The exercise prices of the shares of Common Stock and Warrants issuable upon
exercise of the Underwriter's Option during the period of exercisability shall
be $4.95 per share and $.4125 per Warrant. The exercise price of the
Underwriter's Option and the number of shares covered thereby are subject to
adjustment in certain events to prevent dilution. For the life of the
Underwriter's Option, the holders thereof are given, at a nominal cost, the
opportunity to profit from a rise in the market price of the Company's
securities with a resulting dilution in the interest of other stockholders. The
Company may find it more difficult to raise capital for its business if the need
should arise while the Underwriter's Option is outstanding. At any time when the
holders of the Underwriter's Option might be expected to exercise it, the
Company would probably be able to obtain additional capital on more favorable
terms.

     If the Company enters into a transaction (including a merger, joint
venture, equity financing, debt financing, or the acquisition of another entity)
introduced to the Company by the Underwriter, the Company has agreed to pay the
Underwriter a finder's fee equal to five percent (5%) of the first $4,000,000 of
consideration involved in the transaction, ranging in $1,000,000 increments down
to two percent (2%) of the excess, if any, over $6,000,000.

     Upon the closing of the sale of the securities offered hereby, the Company
will enter into a three (3) year financial advisory and investment banking
agreement with the Underwriter, pursuant to which the Company will be obligated
to pay the Underwriter $100,000 in advance upon the closing of the Offering, for
financial and investment advisory services to the Company. 

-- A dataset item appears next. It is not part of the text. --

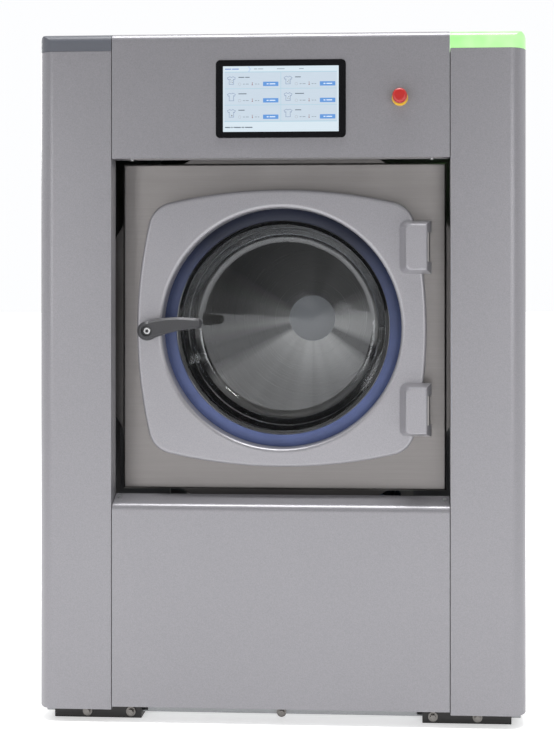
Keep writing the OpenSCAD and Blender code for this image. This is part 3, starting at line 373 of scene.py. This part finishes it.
def prism(bm, outline, front, back):
    """A closed prism between two depths from (x, z) points."""
    near = [bm.verts.new((x, front, z)) for x, z in outline]
    far = [bm.verts.new((x, back, z)) for x, z in outline]
    bm.faces.new(near)
    bm.faces.new(far[::-1])
    for i in range(len(outline)):
        j = (i + 1) % len(outline)
        bm.faces.new((near[j], near[i], far[i], far[j]))


def band(bm, outer, inner, front, back):
    """A closed flat band between two outlines with as many points each."""
    rings = [[bm.verts.new((x, y, z)) for x, z in loop]
             for loop, y in ((outer, front), (inner, front), (inner, back), (outer, back))]
    for k in range(4):
        a, b = rings[k], rings[(k + 1) % 4]
        for i in range(len(outer)):
            j = (i + 1) % len(outer)
            bm.faces.new((a[i], a[j], b[j], b[i]))


def rounded(x, z, w, h, r, steps):
    """Points of a rounded rectangle round a middle, with some steps in each corner."""
    points = []
    for cx, cz, start in ((1, 1, 0), (-1, 1, 90), (-1, -1, 180), (1, -1, 270)):
        for k in range(steps + 1):
            a = math.radians(start + 90 * k / steps)
            points.append((x + cx * (w / 2 - r) + r * math.cos(a),
                           z + cz * (h / 2 - r) + r * math.sin(a)))
    return points


def circle(x, z, r, count):
    """Points round a middle."""
    return [(x + r * math.cos(2 * math.pi * k / count), z + r * math.sin(2 * math.pi * k / count))
            for k in range(count)]


def outset(points, width):
    """A closed outline moved outwards by a width, with mitred corners."""
    moved = []
    for i, (x, z) in enumerate(points):
        ax, az = points[i - 1]
        bx, bz = points[(i + 1) % len(points)]
        d1 = Vector((x - ax, z - az)).normalized()
        d2 = Vector((bx - x, bz - z)).normalized()
        n = Vector((d1.y + d2.y, -d1.x - d2.x))
        n = n.normalized() if n.length > 1e-6 else Vector((d1.y, -d1.x))
        scale = width / max(0.35, n.dot(Vector((d1.y, -d1.x))))
        moved.append((x + n.x * scale, z + n.y * scale))
    return moved


def turned(bm, profile, centre, axis, count):
    """A closed turned solid: (radius, height) pairs from its top middle (radius 0) to its bottom edge."""
    axis = Vector(axis).normalized()
    side = axis.orthogonal().normalized()
    up = axis.cross(side)
    loops = []
    for radius, height in profile:
        mid = Vector(centre) + axis * height
        if not radius:
            loops.append([bm.verts.new(mid)])
        else:
            loops.append([bm.verts.new(mid + side * radius * math.cos(2 * math.pi * k / count)
                                       + up * radius * math.sin(2 * math.pi * k / count))
                          for k in range(count)])
    for a, b in zip(loops, loops[1:]):
        for k in range(count):
            j = (k + 1) % count
            corners = (a[k % len(a)], a[j % len(a)], b[j % len(b)], b[k % len(b)])
            bm.faces.new(list(dict.fromkeys(corners)))
    bm.faces.new(loops[-1])


def screw_profile(r, proud):
    """A shallow domed head with a round recess for the driver."""
    return [(0, proud * 0.35), (r * 0.34, proud * 0.35), (r * 0.42, proud * 0.97), (r * 0.7, proud * 0.86),
            (r * 0.93, proud * 0.45), (r, 0), (r * 0.9, -0.0008)]


def screw_row(name, places, axis, r, proud, material, body):
    """A group of like screws as one piece."""
    bm = bmesh.new()
    for place in places:
        turned(bm, screw_profile(r, proud), place, axis, 20)
    shade(link(name, bm, material, body), 35)


def shade(piece, angle):
    """Smooth shading, with edges over an angle in degrees kept sharp."""
    for polygon in piece.data.polygons:
        polygon.use_smooth = True
    bm = bmesh.new()
    bm.from_mesh(piece.data)
    for edge in bm.edges:
        if len(edge.link_faces) == 2 and edge.calc_face_angle(0) > math.radians(angle):
            edge.smooth = False
    bm.to_mesh(piece.data)
    bm.free()


def aimed(name, light, place, aim):
    """Puts a lamp at a place, turned towards a point."""
    lamp = enter(name, light)
    lamp.location = place
    lamp.rotation_euler = (aim - lamp.location).to_track_quat("-Z", "Y").to_euler()
    return lamp


def dress(material, *nodes):
    """Gives CAD nodes a material."""
    for name in nodes:
        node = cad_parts[name]
        if not node.material_slots:
            raise RuntimeError("the frame's node %s has no material slot" % name)
        for holder in node.material_slots:
            holder.material = material


def flex(material, name, fixed_below=True):
    """Stands in for a soft CAD node with a copy of its mesh in a material, and hides the node."""
    low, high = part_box(name)
    fixed, moving = low.z + SOFT_END, high.z - SOFT_END
    if not fixed_below:
        fixed, moving = moving, fixed
    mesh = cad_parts[name].data.copy()
    mesh.materials.clear()
    mesh.materials.append(material)
    piece = enter(name + "_flexing", mesh)
    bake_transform(piece)
    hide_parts(name)


def soften(width, *nodes, angle=32):
    """Rounds CAD nodes' edges over an angle by a width in mm with modifiers, so that they catch light."""
    for name in nodes:
        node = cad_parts[name]
        weld = node.modifiers.new("weld", "WELD")
        weld.merge_threshold = 1e-5
        bevel = node.modifiers.new("edges", "BEVEL")
        bevel.width = width * MM
        bevel.segments = 3
        bevel.limit_method = "ANGLE"
        bevel.angle_limit = math.radians(angle)
        node.modifiers.new("normals", "WEIGHTED_NORMAL")


# User settings
class WasherFinishes(bpy.types.PropertyGroup):
    """Colours of the visible skins."""
    paint: bpy.props.FloatVectorProperty(
        name="Panel paint", description="Metallic paint of the skins and the door", subtype="COLOR",
        size=3, min=0, max=1, default=(0.24, 0.235, 0.252))
    steel: bpy.props.FloatVectorProperty(
        name="Front plate", description="Brushed stainless steel round the door", subtype="COLOR",
        size=3, min=0, max=1, default=(0.285, 0.27, 0.266))
    cap: bpy.props.FloatVectorProperty(
        name="Cap", description="Moulded cap on the left column", subtype="COLOR",
        size=3, min=0, max=1, default=(0.088, 0.093, 0.11))
    lamp: bpy.props.FloatVectorProperty(
        name="Status light", description="Colour of the lit cap on the right column", subtype="COLOR",
        size=3, min=0, max=1, default=(0.62, 0.98, 0.5))
    gasket: bpy.props.FloatVectorProperty(
        name="Gasket", description="Rubber ring round the glass", subtype="COLOR",
        size=3, min=0, max=1, default=(0.019, 0.027, 0.066))
    handle: bpy.props.FloatVectorProperty(
        name="Handle", description="Cast door handle", subtype="COLOR",
        size=3, min=0, max=1, default=(0.052, 0.052, 0.056))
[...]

     Prior to the date of this Prospectus, all of the stockholders of the
Company's Common Stock ( after giving effect to the offering by the Selling
Securityholders) have agreed in writing not to sell, assign or transfer any of
their shares of the Company's securities without the Underwriter's prior written
consent for a period of twenty (24) months from the Effective Date. The
Underwriter has no agreements or understandings with any of the shareholders
with respect to the release of their securities prior to the twenty-four (24)
month period and has no present intention of releasing any or all of such
securities prior to such period. In recent offerings involving securities being
registered for resale by selling securityholders, however, the Underwriter has
released such selling securityholders substantially prior to the expiration of
the applicable restriction periods.

     The Underwriter shall have the option, subject to the approval of the
Company, to appoint one individual to stand for election to the Company's Board
of Directors for a period of three (3) years from the Effective Date. In lieu of
nominating a director, the Underwriter may designate a non-director observer to
attend meetings of the Company's Board of Directors for three (3) years after
the Effective Date at the Company's discretion.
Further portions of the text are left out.